Marjolen Nekesa

Personal information
- Full name: Marjolen Nekesa Wafula
- Date of birth: 27 October 1998 (age 27)
- Place of birth: Kitale, Kenya
- Position(s): Midfielder, striker

Team information
- Current team: Slavia Prague
- Number: 9

College career
- Years: Team / Apps / (Gls)
- 4: Oklahoma Wesleyan Eagles

Senior career*
- Years: Team / Apps / (Gls)
- 2022: Minsk / 15 / (31)
- 2022–: Slavia Prague / 16 / (14)

International career
- Kenya

= Marjolen Nekesa =

Kenyan footballer (born 1998)

Marjolen Nekesa Wafula (born 27 October 1998) is a Kenyan footballer who plays as a midfielder or striker for Czech Women's First League club Slavia Prague.

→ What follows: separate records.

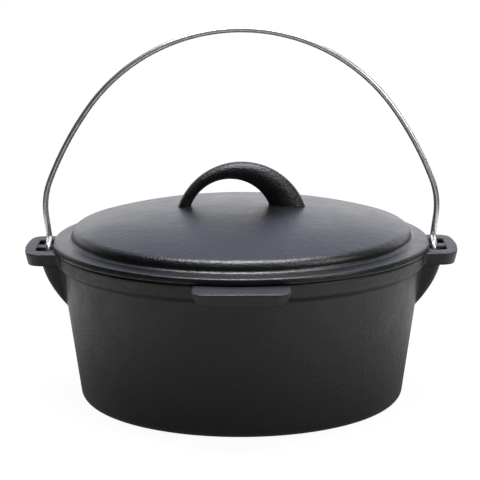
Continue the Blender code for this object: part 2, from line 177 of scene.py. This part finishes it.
def finish_mesh(bm, name):
    """Closes doubles, turns faces outwards, shades smooth and returns the object."""
    bmesh.ops.remove_doubles(bm, verts=bm.verts[:], dist=0.000001)
    bmesh.ops.recalc_face_normals(bm, faces=bm.faces[:])
    mesh = bpy.data.meshes.new(name)
    bm.to_mesh(mesh)
    bm.free()
    mesh.shade_smooth()
    return placed(name, mesh)


def turned(name, profile, steps):
    """A shape turned about Z from (radius, height) points."""
    bm = bmesh.new()
    verts = [bm.verts.new((r, 0.0, z)) for r, z in profile]
    edges = [bm.edges.new(pair) for pair in zip(verts, verts[1:])]
    bmesh.ops.spin(bm, geom=verts + edges, cent=(0, 0, 0), axis=(0, 0, 1), angle=math.tau, steps=steps,
                   use_merge=True)
    return finish_mesh(bm, name)


def applied(item, name):
    """The item's mesh with its modifiers applied, as a new object; the item goes."""
    depsgraph = bpy.context.evaluated_depsgraph_get()
    depsgraph.update()
    mesh = bpy.data.meshes.new_from_object(item.evaluated_get(depsgraph), depsgraph=depsgraph)
    bpy.data.objects.remove(item)
    return placed(name, mesh)


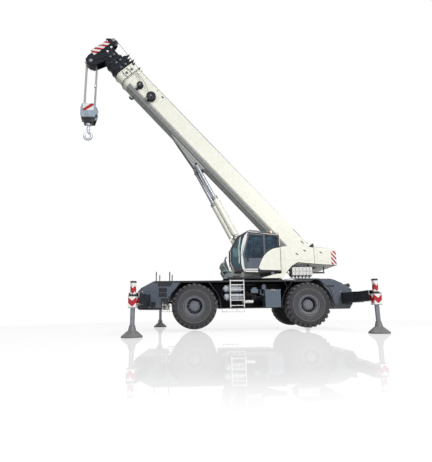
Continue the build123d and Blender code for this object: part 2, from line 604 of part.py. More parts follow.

==Early life and education==
Nekesa grew up in Nangili, Kakamega county Kenya. She was introduced to play football by her father at a young age. Nekesa attended Butere Girls High School before moving to the United States to attend Oklahoma Wesleyan University, where she majored in sports management. She scored 25 goals as a freshman.

==Club career==
In 2022, Nekesa signed for Belarusian side Minsk, where she debuted and scored her first goal for the club during the Belarusian Women's Super Cup final. She was regarded as one of the club's most important players. In 2022, she signed for Czech side Slavia, where she played in the UEFA Women's Champions League and became the first Kenyan women's player to play in the Czech Republic. She was the top scorer of the 2022–23 Czech Women's First League with fourteen goals.

==International career==
Nekesa was called up to the Kenya women's national football team for the 2018 Women's Africa Cup of Nations.

==Style of play==
Nekesa mainly operates as a midfielder or a striker and has been described as "zapped opposing defenses with electric determination... combustible consistency might be the midfielder’s greatest asset".